Now NED receives nearly all of its funding via an annual appropriation from the US budget, i.e the US government. While some Iranian 'exiles'--not surprisingly themselves on the payroll of NED--have attempted logical acrobatics to obfuscate this by saying for example, that the funds come from congress are therefore bi-partisan (so?), the fact remains that institutions like NED are projects of the United States Government. They are, if you like, governmental non-governmental organizations.
I won't get into the good or bad of receiving governmental funding. Some people I like and respect maintain that it is not where you receive money, but what you do with it. I don't really accept this argument, particularly since usually the people making it are somehow a beneficiary of such funds, even if in indirect ways. But that is an argument for another time.
My focus here is to point out the lengths that these organizations go to in order to detract attention from the fundamentals of what they are.
A month or so ago, VOA Persian invited the president of NED, Carl Gershman, to talk about his organization. The smug VOA reporter, Bijan Farhoudi, said with a straight face that they were going to provide their audience with objective, factual information to counter the misinformation that has been spreading about NED and its intentions. In other words, the US government funded VOA gives a platform to the US government funded NED so that they can tell the Iranian audience "the truth" about what the US government is and is not doing.
One of the things that Carl Gershman was quick to point out was that NED is non-profit organization. What he didn't say, and what none of NED defenders who are also on the payroll will say to an Iranian audience, is that non-profit status is merely a technical legal category that indicates nothing about one's connections (or lack thereof)to any government, nor about one's political leanings. The National Rifle Organization, for example, is a non-profit, and so is the marijuana advocacy group Americans for Safe Access.
Being a non-profit organization does not magically drain an institution from political positions or bias. Receiving funds from the congress, and therefore a "bi-partisan" source, is the same as getting money from the US government. Last time I checked, the US Congress was still a part of the US government! And finally, US government money that has been laundered between multiple organizations (sometimes going back and forth!), is still US government money.
The US government paid employees of NED, VOA, and other institutions receiving laundered and unlaundered monies should stop trying to confuse and pacify everyone with all of this wordplay and logical gymnastics.
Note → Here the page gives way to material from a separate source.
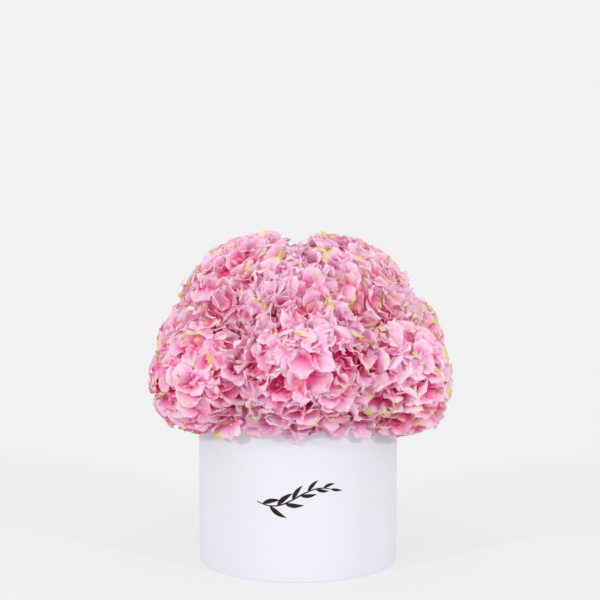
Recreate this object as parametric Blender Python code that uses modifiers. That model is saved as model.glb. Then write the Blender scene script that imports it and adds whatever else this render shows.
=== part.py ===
"""Hydrangeas in a round box: the box, its liner, the floral foam and nine cut stems with their heads.

Metres, +Z up, the front towards -Y. The origin is the centre of the box's underside.
"""

import math

import bmesh
import bpy
from mathutils import Vector

# Box: a tube of board with a disc for a base, which sits inside the tube, flush with its lower edge.
BOX_RADIUS = 0.100
BOX_HEIGHT = 0.155
WALL_BOARD = 0.0025
RIM_CHAMFER = 0.0006
BASE_BOARD = 0.003
BASE_CLEARANCE = 0.0003

# Liner: an open cup of plastic film that keeps the board dry.
LINER_FILM = 0.0008
LINER_CLEARANCE = 0.0006
LINER_BELOW_RIM = 0.006
LINER_CORNER = 0.008
RESTING_GAP = 0.0003

# Foam: a round block that stands in the liner, with room for water round it and above it.
FOAM_CLEARANCE = 0.004
FOAM_BELOW_RIM = 0.022
FOAM_CHAMFER = 0.006

# Stems: each stands in a hole of the foam, leans outwards and ends inside its head.
STEM_RADIUS = 0.004
STEM_CLEARANCE = 0.0003
STEM_DEPTH = 0.070
RING_STEM_INSET = 0.042
CROWN_STEM_RADIUS = 0.020
STEM_END_BELOW_CENTRE = 0.012
RING_STEM_END_INSET = 0.008
CROWN_STEM_END_INSET = 0.012
STEM_POINTS = 6
STEM_LEAN_POWER = 2.0

# Heads: balls of florets that press flat against each other and rest on the rim.
HEAD_GAP = 0.0004
RIM_GAP = 0.0003
SHAFT_RADIUS = 0.044
HEAD_SEGMENTS = 24
HEAD_RINGS = 15
FLORET_BUMPS = 34
BUMP_SPREAD = 0.42
BUMP_HEIGHT = 0.0045

# Ring heads lie over the rim: name, azimuth from the front towards -X in degrees, distance of the
# centre outside the wall's outer face (negative is inside), centre's height above the rim, radius.
RING_HEADS = (
    ("front", -6, -0.020, 0.052, 0.065),
    ("front_left", 67, -0.007, 0.036, 0.062),
    ("back_left", 121, -0.002, 0.050, 0.061),
    ("back", 181, -0.010, 0.036, 0.062),
    ("back_right", 240, 0.000, 0.050, 0.061),
    ("front_right", 292, -0.004, 0.036, 0.062),
)

# Crown heads lie on the ring: name, azimuth, distance of the centre from the axis, centre's height
# above the rim, radius.
CROWN_HEADS = (
    ("crown_left", 103, 0.053, 0.109, 0.060),
    ("crown_right", 256, 0.051, 0.109, 0.060),
    ("crown_front", 2, 0.032, 0.098, 0.056),
)

TURNED_STEPS = 64
WELD = 0.00005

COLOURS = {
    "box_paper": ((0.86, 0.86, 0.90), 0.55),
    "box_board": ((0.72, 0.70, 0.66), 0.90),
    "liner_film": ((0.75, 0.78, 0.80), 0.25),
    "foam": ((0.05, 0.16, 0.06), 0.95),
    "stem_bark": ((0.16, 0.24, 0.07), 0.70),
    "sepal": ((0.80, 0.36, 0.53), 0.60),
}


def clear_scene():
    for obj in list(bpy.data.objects):
        bpy.data.objects.remove(obj, do_unlink=True)


def new_collection(name):
    collection = bpy.data.collections.new(name)
    bpy.context.scene.collection.children.link(collection)
    return collection


def new_material(name):
    colour, roughness = COLOURS[name]
    material = bpy.data.materials.new(name)
    material.use_nodes = True
    shader = material.node_tree.nodes["Principled BSDF"]
    shader.inputs["Base Color"].default_value = (*colour, 1)
    shader.inputs["Roughness"].default_value = roughness
    shader.inputs["Metallic"].default_value = 0
    return material


def add_object(name, data, collection, material):
    obj = bpy.data.objects.new(name, data)
    collection.objects.link(obj)
    if material:
        data.materials.append(material)
    return obj


def turned(name, profile, closed, collection, material):
    """A profile of (radius, height) points, listed from the top down its outer side, turned about Z."""
    mesh = bpy.data.meshes.new(name)
    bm = bmesh.new()
    verts = [bm.verts.new((radius, 0, height)) for radius, height in profile]
    for a, b in zip(verts, verts[1:]):
        bm.edges.new((a, b))
    if closed:
        bm.edges.new((verts[-1], verts[0]))
    bm.to_mesh(mesh)
    bm.free()
    obj = add_object(name, mesh, collection, material)
    screw = obj.modifiers.new("turn", "SCREW")
    screw.steps = TURNED_STEPS
    screw.render_steps = TURNED_STEPS
    screw.use_merge_vertices = True
    screw.merge_threshold = WELD
    screw.use_smooth_shade = False
    return obj


def add_wall(parts):
    inner = BOX_RADIUS - WALL_BOARD
    profile = (
        (BOX_RADIUS - RIM_CHAMFER, BOX_HEIGHT),
        (BOX_RADIUS, BOX_HEIGHT - RIM_CHAMFER),
        (BOX_RADIUS, 0),
        (inner, 0),
        (inner, BOX_HEIGHT - RIM_CHAMFER),
        (inner + RIM_CHAMFER, BOX_HEIGHT),
    )
    return turned("box_wall", profile, True, parts, new_material("box_paper"))


def add_base(parts):
    radius = BOX_RADIUS - WALL_BOARD - BASE_CLEARANCE
    profile = ((0, BASE_BOARD), (radius, BASE_BOARD), (radius, 0), (0, 0))
    return turned("box_base", profile, False, parts, new_material("box_board"))


def liner_radius():
    return BOX_RADIUS - WALL_BOARD - LINER_CLEARANCE


def liner_floor():
    return BASE_BOARD + RESTING_GAP + LINER_FILM


def corner(radius, height, bend, steps=4):
    """Points round the lower outer corner of a cup whose side is at radius and whose floor is at height."""
    points = []
    for i in range(steps + 1):
        angle = math.radians(90) * i / steps
        across = radius - bend + bend * math.cos(angle)
        points.append((across, height + bend - bend * math.sin(angle)))
    return points


def add_liner(parts):
    outer = liner_radius()
    top = BOX_HEIGHT - LINER_BELOW_RIM
    underside = BASE_BOARD + RESTING_GAP
    outside = [(outer, top), *corner(outer, underside, LINER_CORNER), (0, underside)]
    inside = [
        (outer - LINER_FILM, top),
        *corner(outer - LINER_FILM, liner_floor(), LINER_CORNER - LINER_FILM),
        (0, liner_floor()),
    ]
    profile = list(reversed(inside)) + outside
    return turned("liner", profile, False, parts, new_material("liner_film"))


def foam_top():
    return BOX_HEIGHT - FOAM_BELOW_RIM


def add_foam(parts):
    radius = liner_radius() - LINER_FILM - FOAM_CLEARANCE
    bottom = liner_floor() + RESTING_GAP
    profile = (
        (0, foam_top()),
        (radius - FOAM_CHAMFER, foam_top()),
        (radius, foam_top() - FOAM_CHAMFER),
        (radius, bottom + FOAM_CHAMFER),
        (radius - FOAM_CHAMFER, bottom),
        (0, bottom),
    )
    return turned("floral_foam", profile, False, parts, new_material("foam"))


def outward(azimuth):
    """The level direction at this azimuth: 0 is the front, -Y, and 90 is -X."""
    angle = math.radians(azimuth)
    return Vector((-math.sin(angle), -math.cos(angle), 0))


class Head:
    """Where one flower head is, and whether it lies on the rim or on the crown."""

    def __init__(self, name, azimuth, across, lift, radius, on_rim):
        self.name = name
        self.direction = outward(azimuth)
        self.centre = self.direction * across + Vector((0, 0, BOX_HEIGHT + lift))
        self.across = across
        self.radius = radius
        self.on_rim = on_rim


def all_heads():
    heads = []
    for name, azimuth, outside, lift, radius in RING_HEADS:
        heads.append(Head(name, azimuth, BOX_RADIUS + outside, lift, radius, True))
    for name, azimuth, across, lift, radius in CROWN_HEADS:
        heads.append(Head(name, azimuth, across, lift, radius, False))
    return heads


def stem_line(head):
    """Points up the middle of a stem, which starts upright in the foam and leans out towards its head."""
    if head.on_rim:
        foot_radius = BOX_RADIUS - RING_STEM_INSET
        end_radius = head.across - RING_STEM_END_INSET
    else:
        foot_radius = CROWN_STEM_RADIUS
        end_radius = head.across - CROWN_STEM_END_INSET
    foot = head.direction * foot_radius + Vector((0, 0, foam_top() - STEM_DEPTH))
    end_height = head.centre.z - STEM_END_BELOW_CENTRE
    lean = head.direction * (end_radius - foot_radius)
    points = []
    for i in range(STEM_POINTS):
        share = i / (STEM_POINTS - 1)
        height = foot.z + (end_height - foot.z) * share
        level = foot + lean * share**STEM_LEAN_POWER
        points.append(Vector((level.x, level.y, height)))
    return points


def tube_mesh(name, points, radius):
    """A closed round tube along points, as a mesh whose caps are welded on."""
    curve = bpy.data.curves.new(name, "CURVE")
    curve.dimensions = "3D"
    curve.bevel_depth = radius
    curve.bevel_resolution = 2
    curve.use_fill_caps = True
    spline = curve.splines.new("POLY")
    spline.points.add(len(points) - 1)
    for slot, point in zip(spline.points, points):
        slot.co = (*point, 1)
    guide = bpy.data.objects.new(name + "_guide", curve)
    bpy.context.scene.collection.objects.link(guide)
    graph = bpy.context.evaluated_depsgraph_get()
    mesh = bpy.data.meshes.new_from_object(guide.evaluated_get(graph))
    mesh.name = name
    bpy.data.objects.remove(guide, do_unlink=True)
    bpy.data.curves.remove(curve)
    bm = bmesh.new()
    bm.from_mesh(mesh)
    bmesh.ops.remove_doubles(bm, verts=bm.verts, dist=WELD)
    bmesh.ops.recalc_face_normals(bm, faces=bm.faces)
    bm.to_mesh(mesh)
    bm.free()
    mesh.materials.clear()
    return mesh


def lengthened(points, by):
    """The same line with both ends moved outwards along it."""
    first = points[0] + (points[0] - points[1]).normalized() * by
    last = points[-1] + (points[-1] - points[-2]).normalized() * by
    return [first, *points[1:-1], last]


def as_cutter(obj):
    obj.hide_render = True
    obj.display_type = "WIRE"
    return obj


def cut(obj, cutter, label):
    modifier = obj.modifiers.new(label, "BOOLEAN")
    modifier.operation = "DIFFERENCE"
    modifier.solver = "EXACT"
    modifier.object = cutter


def add_stem(name, points, parts, cutters, material):
    """The stem and the cutter for the hole it stands in."""
    add_object("stem_" + name, tube_mesh("stem_" + name, points, STEM_RADIUS), parts, material)
    hole_line = lengthened(points, STEM_CLEARANCE)
    hole = tube_mesh("hole_" + name, hole_line, STEM_RADIUS + STEM_CLEARANCE)
    return as_cutter(add_object("hole_" + name, hole, cutters, None))


def sphere_directions(count, turn):
    """Directions spread evenly over a sphere along a golden spiral that starts at the angle turn."""
    golden = math.pi * (3 - math.sqrt(5))
    directions = []
    for i in range(count):
        height = 1 - (2 * i + 1) / count
        level = math.sqrt(1 - height * height)
        angle = turn + golden * i
        directions.append(Vector((level * math.cos(angle), level * math.sin(angle), height)))
    return directions


def bump_at(direction, bumps):
    """How far the florets at a direction stand out of their head."""
    nearest = min(direction.angle(bump) for bump in bumps)
    return BUMP_HEIGHT * (1 - min(nearest / BUMP_SPREAD, 1.0) ** 2)


def planes_round(head, heads):
    """(distance, direction) from the head's centre of each plane that it stops at."""
    planes = []
    for other in heads:
        if other is head:
            continue
        apart = (other.centre - head.centre).length
        middle = (apart**2 + head.radius**2 - other.radius**2) / (2 * apart)
        planes.append((middle - HEAD_GAP / 2, (other.centre - head.centre) / apart))
    if head.on_rim:
        planes.append((head.across - SHAFT_RADIUS, -head.direction))
    return planes


def head_mesh(head, planes, bumps):
    """A bumpy ball that stops flat at each of the planes."""
    bm = bmesh.new()
    bmesh.ops.create_uvsphere(bm, u_segments=HEAD_SEGMENTS, v_segments=HEAD_RINGS, radius=1)
    for vert in bm.verts:
        direction = vert.co.normalized()
        reach = head.radius + bump_at(direction, bumps)
        for distance, towards in planes:
            facing = direction.dot(towards)
            if facing > 0:
                reach = min(reach, distance / facing)
        vert.co = head.centre + direction * reach
    bmesh.ops.triangulate(bm, faces=bm.faces)
    mesh = bpy.data.meshes.new("head_" + head.name)
    bm.to_mesh(mesh)
    bm.free()
    return mesh


def add_box_room(cutters):
    """The space that the heads leave for the box: its outside, with a gap all round."""
    mesh = bpy.data.meshes.new("box_room")
    bm = bmesh.new()
    height = BOX_HEIGHT + RIM_GAP
    bmesh.ops.create_cone(
        bm,
        cap_ends=True,
        segments=TURNED_STEPS,
        radius1=BOX_RADIUS + RIM_GAP,
        radius2=BOX_RADIUS + RIM_GAP,
        depth=height,
    )
    bmesh.ops.translate(bm, verts=bm.verts, vec=(0, 0, height / 2))
    bm.to_mesh(mesh)
    bm.free()
    return as_cutter(add_object("box_room", mesh, cutters, None))


def add_flowers(foam, parts, cutters):
    heads = all_heads()
    box_room = add_box_room(cutters)
    bark = new_material("stem_bark")
    sepal = new_material("sepal")
    for i, head in enumerate(heads):
        hole = add_stem(head.name, stem_line(head), parts, cutters, bark)
        cut(foam, hole, hole.name)
        mesh = head_mesh(head, planes_round(head, heads), sphere_directions(FLORET_BUMPS, i))
        ball = add_object(mesh.name, mesh, parts, sepal)
        if head.on_rim:
            cut(ball, box_room, "rests_on_box")
        cut(ball, hole, "socket")


def main():
    clear_scene()
    parts = new_collection("hydrangea_box")
    cutters = new_collection("cutters")
    add_wall(parts)
    add_base(parts)
    add_liner(parts)
    foam = add_foam(parts)
    add_flowers(foam, parts, cutters)


main()
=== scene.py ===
"""The looks of a round box of hydrangeas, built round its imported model.

Metres, +Z up, the front towards -Y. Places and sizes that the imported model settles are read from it.
"""

import math
from typing import NamedTuple

import bpy
import numpy as np
from bpy.props import FloatProperty, FloatVectorProperty, IntProperty, PointerProperty
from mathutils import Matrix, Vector
from mathutils.bvhtree import BVHTree


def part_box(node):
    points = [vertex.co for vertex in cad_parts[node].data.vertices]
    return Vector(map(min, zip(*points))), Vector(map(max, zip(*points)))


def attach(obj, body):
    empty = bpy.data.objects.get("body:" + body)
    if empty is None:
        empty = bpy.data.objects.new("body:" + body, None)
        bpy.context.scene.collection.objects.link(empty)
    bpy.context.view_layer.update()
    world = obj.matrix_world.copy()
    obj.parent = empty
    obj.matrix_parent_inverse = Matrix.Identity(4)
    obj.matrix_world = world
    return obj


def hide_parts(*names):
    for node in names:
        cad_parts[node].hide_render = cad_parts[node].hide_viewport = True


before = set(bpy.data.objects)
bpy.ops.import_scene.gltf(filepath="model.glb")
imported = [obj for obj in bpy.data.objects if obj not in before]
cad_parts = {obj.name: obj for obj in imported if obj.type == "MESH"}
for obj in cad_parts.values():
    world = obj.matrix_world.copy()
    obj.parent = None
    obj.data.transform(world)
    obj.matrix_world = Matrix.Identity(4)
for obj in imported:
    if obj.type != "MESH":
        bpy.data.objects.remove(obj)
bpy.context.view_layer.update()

bl_info = {
    "name": "Hydrangeas in a Box",
    "version": (1, 0, 0),
    "blender": (4, 5, 0),
    "location": "3D View > Sidebar > Flower Box",
    "description": "Builds a round paper box filled with hydrangea heads",
    "category": "Add Mesh",
}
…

As we say in Persian, they are just trying to rub molasses on our heads.
But people are slowing starting to raise questions about these organizations and Gershman's appearance on VOA Persian looked like a desperate attempt to stop the inevitable tide of resistance.
Tuesday, April 22, 2008
Senator Hillary Clinton, speaking to ABC news: "I want the Iranians to know that if I'm the President, we will attack Iran."
Senator Barack Obama, speaking to the American Israel Public Affairs Committee: "Iran is a threat to all of us."
Senator John McCain, singing to supporters in South Carolina: "Bomb Bomb Bomb Bomb Iran."
How can anyone vote for these murderous clowns and still have a clear conscience?
Monday, April 21, 2008
1. I often wonder if the esteemed editors and writers for the Dutch government funded Iranian “news” website Roozonline are aware of a little something called the war on Iraq. These folks, along with their many other diasporic counterparts who write on a variety of other governmental or “n”go funded websites, seem to be blissfully unaware of the global context in which their statements are made.
They know neither the conditions of their own possibility (i.e. they don’t get why or how it is that suddenly the US and various EU countries are rushing to fund them in particular) nor what it means for them to say the things they do at this particular moment in time.
I deliberately abstain from citing specific problems because I don’t want to link to them and I do not want to reproduce their language, even if I am critical of it.
Suffice it to say, this press is beginning to use certain words and descriptions to draw attention to ethnic and religious distinctions among Iranians.
Also, anyone out there in the diaspora still calling themselves “Persian,” please get your head examined.
2. Surprise, surprise, the Pentagon was planting its “analysts” on the major US networks to sell the administration’s war on the world. As Gareth Porter notes, David Barstow’s lengthy and well-documented article should get people riled up to demand reform of what he calls the “massively corrupt network system of covering military affairs.”
Can someone please please translate Barstow’s article into Persian? Or better yet, can someone please please fund an NGO—or heck, even an “n”go—dedicated to gathering important articles, audio, and video and translating them to Persian?
Someone has to counter the massively funded projects aimed at shaping and skewing the material that is available to Persian-only speaking audiences.
3. I saw the Panama Deception in the fall of 2001 and was shocked to see the same rhetoric and many of the same cast of characters as those involved in the impending war on Afghanistan. I watched it again last night, and now, post the Iraq invasion, the similarities are even more eerie, especially given the parallels between the situation of Saddam and Noriega as well as what the US did to the armies of Iraq and Panama. If the film had not been made in 1992—long before the disasters of Afghanistan or Iraq--maybe some people would try to claim that the filmmaker tried to force a comparison among the situations.
The full documentary is available for free online, I highly recommend it.
This film, by the way, is a good candidate to be translated and subtitled into Persian and made available online. Now if only we had a generous funder, I would drop everything and get to work!